What made this group so good in 2014 was the balance, I mean the balance is insane. UC went 8 deep at the receiver position and there was very little to no drop off from the first group of Washington, McKay, Moore and Max Morrison to the second group of Johnny Holton, Casey Gladney, Alex Chisum and Nate Cole. Any of the Bearcats second four would be the featured receiver at most AAC schools. The talent was balanced, but so was the distribution of targets.

As good as the Bearcats passing game was as a whole, none of the Bearcats receivers put up spectacular numbers individually, certainly not on a national level. A big part of that is structural. As good as the Bearcats passing game was the run to pass ratio was still a downright conservative 48/52. There simply weren't enough passing attempts to go around to  give any one player a shot to put up huge numbers while at the same time enjoying the balance that made the Bearcats a nightmare for defenses. Shaq led the Bearcats in targets in 2014 with 100 and didn't even rank among the top sixty nationally in targets. That speaks to the collectivism of this group and how they are better than the sum total of their parts. It also says a lot about Gunner Kiel and his ability to read a defense and work the ball around.

The only area where you can knock this group is that they were not terribly efficient. Shaq's catch rate plummeted from an absurd 77 percent on 100 targets to 66 percent on the same 100 targets in 2014. Chris Moore's catch rate also dropped 10 percentage points, or 1,000 basis points for you investors, from 61 percent to 51 percent. Mekale McKay was much more consistent catching the football in 2014 with a 58% catch rate, up from 47 percent in 2013, but that is still a average to below average mark.

Part of those drops in efficiency stem from the change in approach to the passing game. There are trade offs to everything. UC traded the safety and efficiency of 2013's passing game for more opportunities for explosive plays down the field. The return on that trade off was a few more big plays for the offense, but also a few more of those plays missed. The bet was that the Bearcats could connect on enough of those explosive plays to offset the fall in efficiency. That is more or less exactly what happened, and its a big reason why the Bearcats offense went from being the 53rd rated offense according to Football Outsiders in 2013 to being the 25th rated offense in 2014.

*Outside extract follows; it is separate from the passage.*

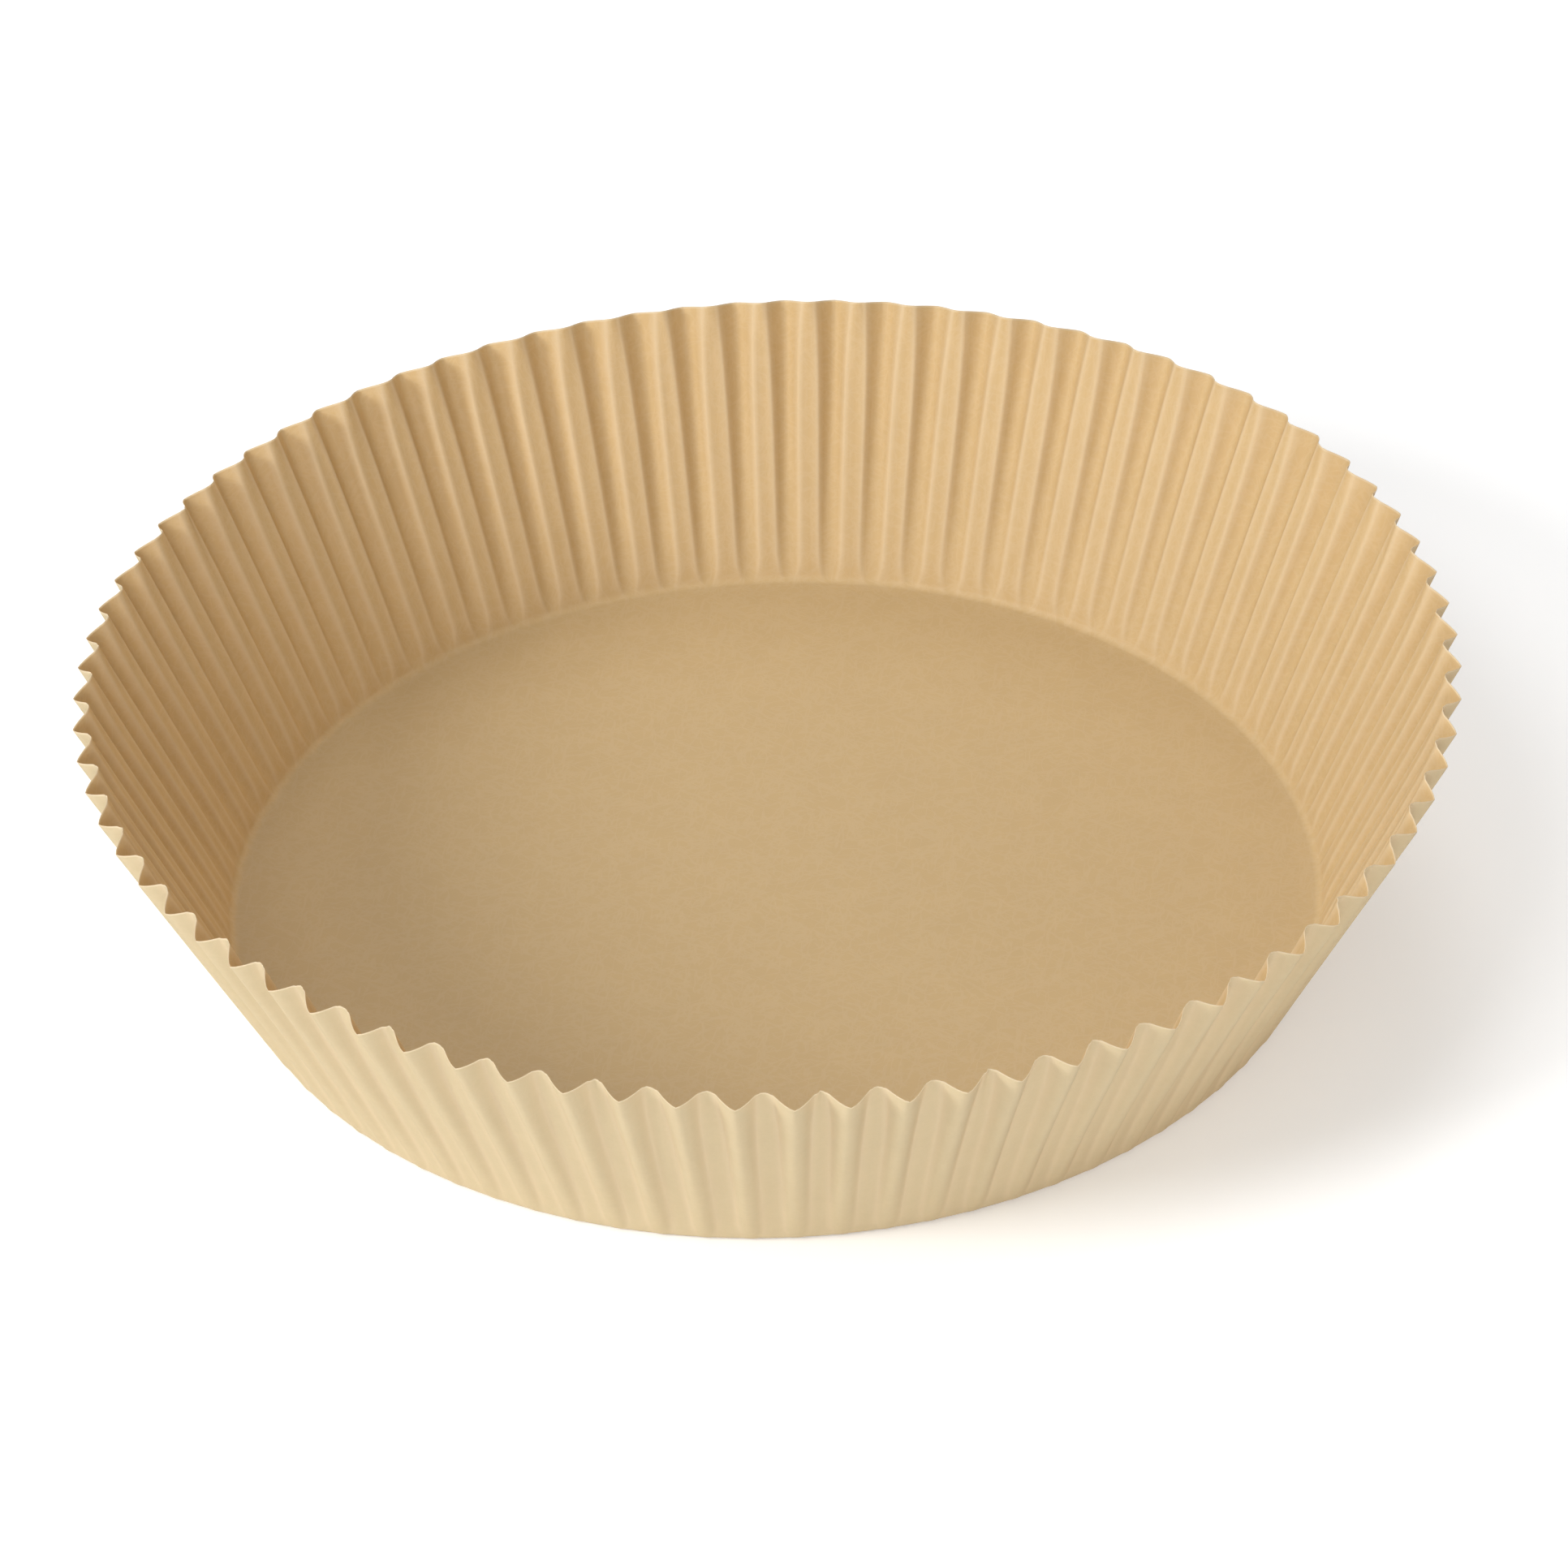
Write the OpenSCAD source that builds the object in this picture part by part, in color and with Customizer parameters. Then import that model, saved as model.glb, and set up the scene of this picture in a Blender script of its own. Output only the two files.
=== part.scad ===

Where the Bearcats can really make strides as a passing game is by becoming a little bit more efficient while keeping the big plays flowing, They can get there by becoming more efficient with their down filed passing attack. We are not talking about a huge difference in outcomes here, the Bearcats only need to be incrementally more efficient down the field to create big differences in how the offense is evaluated.

Incremental improvement is well within reach because this is the first time since the Brian Kelly era that an entire group of skill position players will roll over in two consecutive years. No one outside of the Linder Center and the Bearcat faithful seem to really understand how good this group will be running the offense back for a second season under the exact same system. Experience really matters in college football, and you would be extremely hard pressed to find a more experienced group of receivers 1 through 8 than the Bearcats will have to 2015.